After I had gotten the photographs I wanted, I packed up my gear and hustled down the trail as quickly as I could. The last light of the day faded fast, and I hiked back to the valley floor in darkness, with only the light from my headlamp for illumination.
I arrived back at the car tired, hungry, and thirsty. Though I hadn’t seen my photos yet, I knew it was a successful trip.
Reflections
I learned a few things from that weekend. For one thing, I will make sure to pack more food and water than I think I will need on my next hike. I also felt relieved to see that the expired Velvia yielded decent results. I probably won’t take it with me backpacking and subject the fragile film to heat and humidity, but it will definitely have a place in my camera bag. My Provia and Ektachrome comparison came in handy. As I wrote last month, I enjoyed using Ektachrome again after neglecting it in favor of my main film stocks: Provia and Velvia. However, I did not do a direct comparison at the time between Ektachrome and any of the other two films. On this trip, I finally had the opportunity to do so. I thought the results looked relatively similar, especially when I shot Ektachrome with a warming filter. I’m looking forward to using it more in the months to come.
However, my biggest takeaway from this trip came from something unrelated to photography, at least not directly. The weekend raised important questions about the current state of our national parks system and how to manage tourism. The scale of the crowds and traffic I encountered gave me pause. I expected that sort of mayhem on the busiest summer days, but I was surprised to see it happen on a regular weekend in the spring.
It made me wonder how we ought to manage the problem of overcrowding. This problem is not limited to Yosemite. Last summer, Arches National Park in Utah regularly closed its entrances to visitors at 8 AM because the park reached its capacity. Grand Canyon National Park tells visitors to expect up to two hour wait times at its South Rim entry station. Visitation at Zion National Park has almost doubled in the last decade. Meanwhile, budgetary and staffing shortfalls have compounded the crunch, leaving existing infrastructure unable to cope with the influx of visitors.
These issues are not new either. A New York Times article from August 1980 stated that “Many of [the national parks], particularly the older, bigger parks such as Yosemite, Yellowstone and the Grand Canyon, are plagued by excessive use and deteriorating facilities to the point that some National Park Service officials are wondering if they may soon have to restrict access to certain parks.” It went on to quote a park ranger remarking that, “Sometimes the traffic jams you see in the valley are worse than anything you will find in Los Angeles at rush hour.”

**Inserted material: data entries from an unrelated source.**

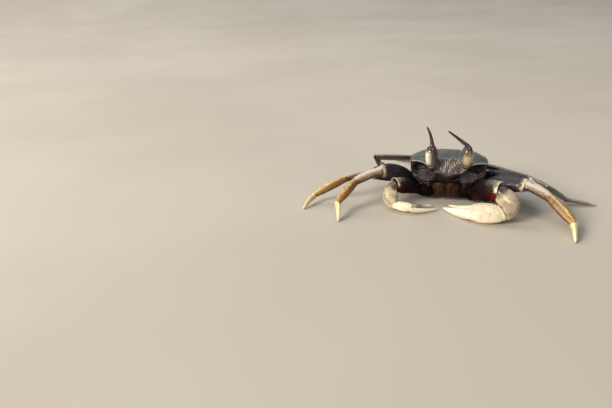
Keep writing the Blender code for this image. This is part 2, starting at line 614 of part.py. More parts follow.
def make_palm(name, c, wrist, palm_end, far_tip, near_way, at_wrist):
    """The hand with its fixed finger, which grows from the far half of the palm's end."""
    height, thick = c["palm"]
    rings = limb_rings(wrist, palm_end, near_way, scaled(PALM_HEIGHT, height), scaled(PALM_THICK, thick),
                       cuts=(at_wrist, None), sides=12, stations=(0.0, 0.12, 0.3, 0.5, 0.7, 0.88, 1.0),
                       floor=True, spur=ELBOW_SPUR)
    far_height, far_thick = c["far"]
    palm_way = (palm_end - wrist).normalized()
    root = palm_end - near_way * (height * PALM_END / 2 - 0.15 - far_height / 2)
    far_depth = ((0.0, far_height), (0.5, far_height * 0.74), (1.0, 0.9))
    far_width = ((0.0, far_thick), (0.5, far_thick * 0.72), (1.0, 0.8))
    far_rings = limb_rings(root, far_tip, near_way, far_depth, far_width, bow=-0.5,
                           stations=(0.0, 0.12, 0.35, 0.6, 0.85, 1.0), sides=12, floor=True)
    for point in far_rings[0]:
        point += palm_way * ((palm_end - point).dot(palm_way))
    new_object("claw_%s_palm" % name, *skin_rings(rings + far_rings), "claw")


def make_finger(name, c, palm_end, near_tip, near_way, palm_way):
    """The movable finger, on the near half of the palm's end."""
    height = c["palm"][0]
    near_height, near_thick = c["near"]
    root = palm_end + near_way * (height * PALM_END / 2 + 0.25 - near_height / 2) + palm_way * GAP
    depth = ((0.0, near_height), (0.5, near_height * 0.74), (1.0, 1.0))
    width = ((0.0, near_thick), (0.5, near_thick * 0.74), (1.0, 0.9))
    rings = limb_rings(root, near_tip, near_way, depth, width, bow=0.6, sides=10, floor=True)
    for point in rings[0]:
        point += palm_way * ((palm_end - point).dot(palm_way) + GAP)
    new_object("claw_%s_finger" % name, *skin_rings(rings), "claw")


# ---------------------------------------------------------------- the whole

def centre_on_floor():
    """Put the middle of the whole crab's box over the origin, with its lowest point on the floor."""
    corners = [vertex.co for piece in bpy.data.objects for vertex in piece.data.vertices]
    low = [min(c[axis] for c in corners) for axis in range(3)]
    high = [max(c[axis] for c in corners) for axis in range(3)]
    shift = Vector((-(low[0] + high[0]) / 2, -(low[1] + high[1]) / 2, -low[2]))
    for piece in bpy.data.objects:
        piece.location = shift


def main():
    for piece in list(bpy.data.objects):
        bpy.data.objects.remove(piece, do_unlink=True)
    make_carapace()
    make_underbody()
    make_abdomen()
    for name, side in (("right", RIGHT), ("left", LEFT)):
        make_mouthpart("mouthpart_" + name, side)
        make_antenna("antenna_" + name, side)
        make_eye(name, EYES[name])
        make_horn(name, EYES[name])
    for name, leg in LEGS.items():
        make_leg(name, *leg)
    for name, claw in CLAWS.items():
        make_claw(name, claw)
    centre_on_floor()


main()
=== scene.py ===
"""Horned ghost crab, life size: the finished shells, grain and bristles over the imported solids.

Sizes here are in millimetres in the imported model's own frame and become metres when a mesh is made.
The crab faces -Y, up is +Z and its left side is +X.
"""

import math

import bmesh
import bpy
import numpy as np
from mathutils import Matrix, Vector


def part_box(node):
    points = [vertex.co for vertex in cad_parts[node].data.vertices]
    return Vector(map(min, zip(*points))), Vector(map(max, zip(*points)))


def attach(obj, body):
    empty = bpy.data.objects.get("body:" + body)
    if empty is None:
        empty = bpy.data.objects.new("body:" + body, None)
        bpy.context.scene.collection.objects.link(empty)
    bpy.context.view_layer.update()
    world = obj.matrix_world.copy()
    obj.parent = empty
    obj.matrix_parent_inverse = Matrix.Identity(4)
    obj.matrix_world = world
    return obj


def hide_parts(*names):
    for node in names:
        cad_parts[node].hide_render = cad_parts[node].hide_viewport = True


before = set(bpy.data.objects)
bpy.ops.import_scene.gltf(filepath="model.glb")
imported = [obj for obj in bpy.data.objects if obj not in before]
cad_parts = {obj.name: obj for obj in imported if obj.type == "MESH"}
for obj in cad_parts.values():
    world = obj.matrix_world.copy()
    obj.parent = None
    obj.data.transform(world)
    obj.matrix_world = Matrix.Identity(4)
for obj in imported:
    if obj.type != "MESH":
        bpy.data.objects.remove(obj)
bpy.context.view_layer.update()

MM = 0.001
BODY = "root"
SIDES = {"right": -1, "left": 1}
BAKE_MAP = "OFBake"
BAKE_PATCH = 0.001  # half the width of a grain's or bristle's patch on its unwrap
RIPPLE_WAVES = 7


# ---------------- small tools

def unit(v):
    return v / np.linalg.norm(v, axis=-1, keepdims=True)


def smooth(t):
    t = np.clip(t, 0.0, 1.0)
    return t * t * (3.0 - 2.0 * t)


def ease(x, start, run):
    """0 up to start, then smoothly up to 1 over run."""
    return smooth((x - start) / run)


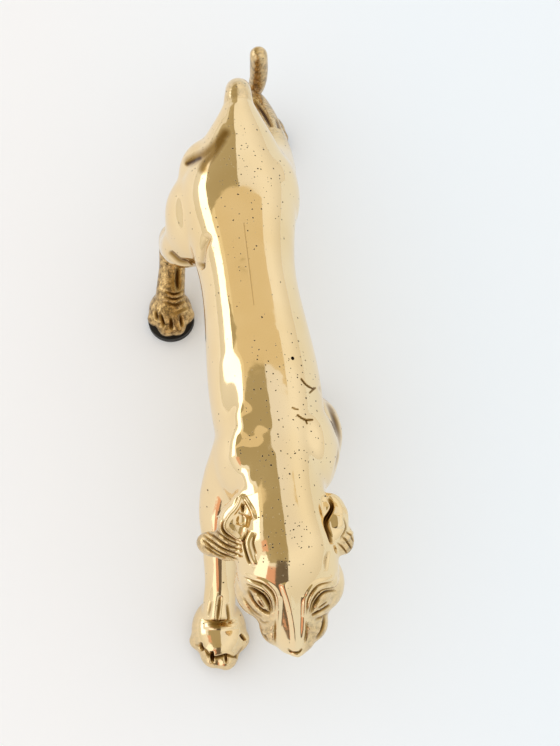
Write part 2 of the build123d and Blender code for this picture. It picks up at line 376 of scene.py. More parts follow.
# trunk and haunches are worked smooth, paws and face less
place, _ = pointsOf(wax)
softness = np.ones(len(place))
for limb in limbs.values():
    near = np.linalg.norm((place - np.array([*limb["paw"], padTop + 5])) / np.array([1, 1, 1.1]), axis=1)
    start, over, least = softening["paw"]
    softness = np.minimum(softness, np.clip((near - start) / over, least, 1))
for line in [limb["line"][2:] for limb in limbs.values()] + [tail["line"][1:]]:
    gap, _ = lineGap(place, [knot[:3] for knot in line])
    start, over, least = softening["limb"]
    softness = np.minimum(softness, np.clip((gap - start) / over, least, 1))
start, over, least = softening["head"]
softness = np.minimum(softness, 1 - (1 - least) * np.clip((-place[:, 1] - start) / over, 0, 1))
group = wax.vertex_groups.new(name="soft")
for step in range(11):  # in tenths
    low = step / 10 - 0.05
    chosen = np.nonzero((softness >= low) & (softness < low + 0.1))[0]
    group.add([int(k) for k in chosen], step / 10, "REPLACE")
passes = int(round(softening["passes"] * (0.5 / fine) ** 2))
useModifier(wax, "SMOOTH", factor=softening["push"], iterations=passes, vertex_group="soft")
useModifier(wax, "SMOOTH", factor=softening["lastPush"], iterations=max(3, passes // 8))
wax.vertex_groups.clear()
print("smoothed")


def pickFaces(piece, chosen):
    pickOnly(piece)
    mesh = piece.data
    mesh.polygons.foreach_set("select", np.zeros(len(mesh.polygons), bool))
    mesh.edges.foreach_set("select", np.zeros(len(mesh.edges), bool))
    mesh.vertices.foreach_set("select", np.zeros(len(mesh.vertices), bool))
    mesh.polygons.foreach_set("select", chosen)
    bpy.ops.object.mode_set(mode="EDIT")
    bpy.ops.mesh.select_mode(type="FACE")
    bpy.ops.object.mode_set(mode="OBJECT")
    mesh.polygons.foreach_set("select", chosen)
    bpy.ops.object.mode_set(mode="EDIT")


def faceMiddles(piece):
    mesh = piece.data
    middle = np.empty(len(mesh.polygons) * 3)
    mesh.polygons.foreach_get("center", middle)
    return middle.reshape(-1, 3) / mm - np.array([homeX, homeY, 0]) / mm


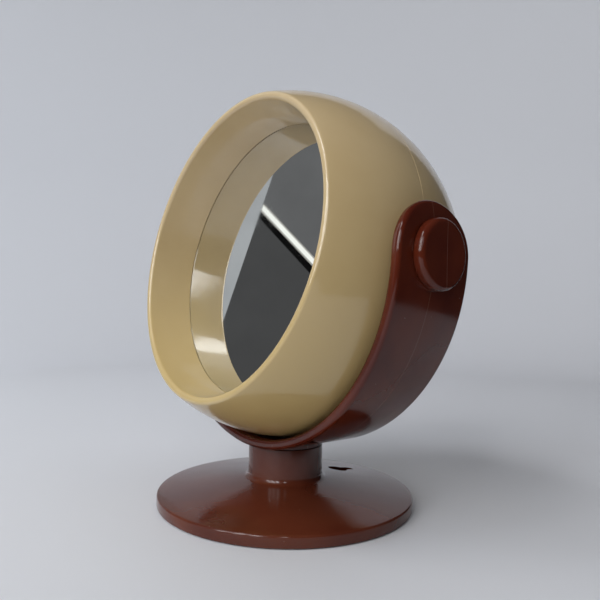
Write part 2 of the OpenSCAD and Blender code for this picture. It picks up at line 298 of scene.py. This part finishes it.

Though overcrowding is not new, the dynamics have certainly changed since that New York Times article four decades ago. Social media has supercharged the problem by allowing once-obscure places or scenes to become almost universally known. In Yosemite, we see this most clearly with the rush every February to photograph Horsetail Fall (or the “firefall”). This phenomenon, relatively unknown a few decades ago, has snowballed into a cultural phenomenon that gains media coverage every year. Thousands of photographers (admittedly, including myself) descend upon the park and wait several hours in the cold to witness the spectacle. Then, the roads within Yosemite Valley seize up with bumper-to-bumper traffic and pedestrians once the light show ends. In short, the “firefall” has become the landscape photographer’s version of Coachella.
Parks have attempted to address overcrowding in various ways. Some have tried their hand at capping the number of visitors. Last year, Rocky Mountain National Park required permits for visitors to enter most areas of the park during the daytime. Yosemite went further and mandated permits for all access to the entire park. This year, Yosemite reimplemented that system with some modifications. Yet this solution presents several issues. Most obviously, it diminishes people’s ability to visit these places on spontaneous trips. The popularity of some areas means that visitors must book their permits up to six months beforehand. Permitting also raises questions of equity. Reliance on an online-based permits can disadvantage certain groups: those without access to high-speed internet (for instance, many living in rural communities) or lacking digital literacy skills (disproportionately the elderly). One study, conducted by researchers at the University of Montana, suggested that reservation systems can exclude minorities and those with lower incomes, many of whom do not have jobs that allow them the flexibility to schedule vacation time months in advance. The paper also noted that these disparities will likely increase as more places implement such limits.
Where does photography fit into all this? It can be a force for good or ill. It played a key role in the mid-20th century conservation movement. Ansel Adams’s photographs of the Sierra Nevada helped spur Congress to create what is now known as Sequoia and Kings Canyon National Parks. His pictures of Yosemite and the Sierra inspired thousands, if not millions, of Americans to visit, cementing the national parks as a cornerstone of American culture and securing a constituency that would advocate for their continued protection. Yet today, it appears that photography has brought about the opposite effect. This is the difficult dilemma at the heart of landscape photography. What obligations do we have as photographers to encourage people to respect their environment, to leave no trace? How do we share pictures of beautiful places with people without encouraging irresponsible people to leave their mark there? There are no easy or simple answers to these ethical questions, but we ought to have those conversations.